Un mundo, que, a pesar de todo, le ha sonreído: la obtención del Premio Nobel de Literatura en el año 2010 lo legitimó aún más: el máximo galardón de las letras era un pendiente, que, en apariencia, no le quitaba el sueño. Eso decía cada año que se acercaba la fecha de las premiaciones, pero llegó el día: la llamada proveniente de la Academia Sueca lo sorprendió en Nueva York y al principio tuvo dudas, terror de que fuera una broma perversa. Sin embargo, se esfumaron las vacilaciones y se confirmó que la alta distinción lo honraba a él. Y honraba a todos los peruanos.

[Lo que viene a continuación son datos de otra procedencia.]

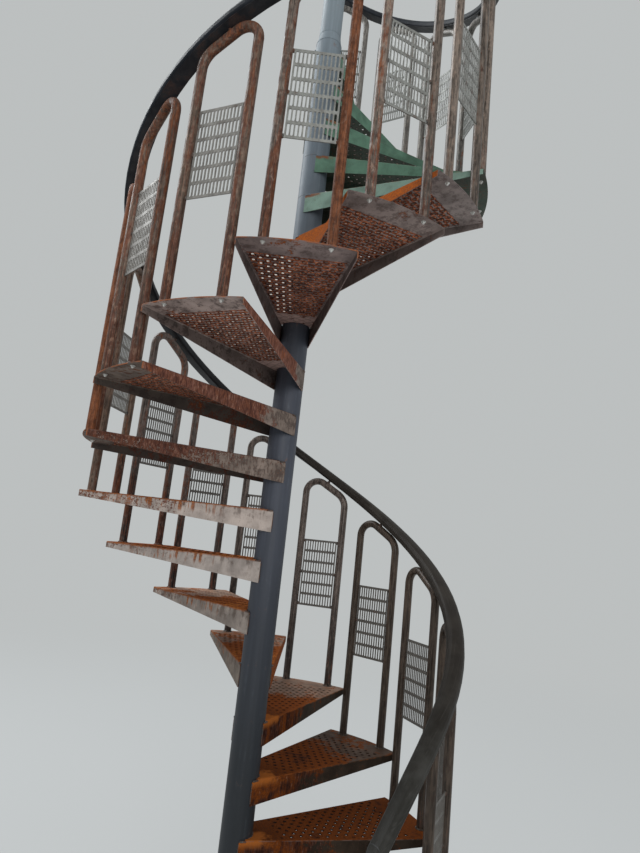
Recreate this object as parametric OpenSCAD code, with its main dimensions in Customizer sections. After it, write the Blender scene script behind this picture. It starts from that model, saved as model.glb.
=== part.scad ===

Ahora, es cierto que, en algunos sectores, en especial ideológicos, no lo quieren. Pero hay que considerar lo siguiente: la política le granjeó varios enemigos y en el ámbito intelectual el roce doctrinario siempre ha sido inevitable, sobre todo cuando él polemiza con pasión e intensidad. Pero eso es parte de su personalidad, como ya lo hemos dicho: Vargas Llosa, desde sus primeros años como escritor, ha defendido su manera de ver el mundo con firmeza y sin temores. Que se ha equivocado, sí. Que ha sido arbitrario en sus opiniones en ocasiones, de seguro que sí. Eso no lo invalida: su voz, invariablemente, es una referencia clave, esencial para aproximarnos a comprender rasgos de nuestra peruanidad y humanidad. Un aporte que no es poca cosa. Todo lo contrario: su mirada, a través de sus puntos de vista o de sus personajes literarios, ayuda a conjurar vacilaciones, a echar luces en las sombras de nuestra naturaleza.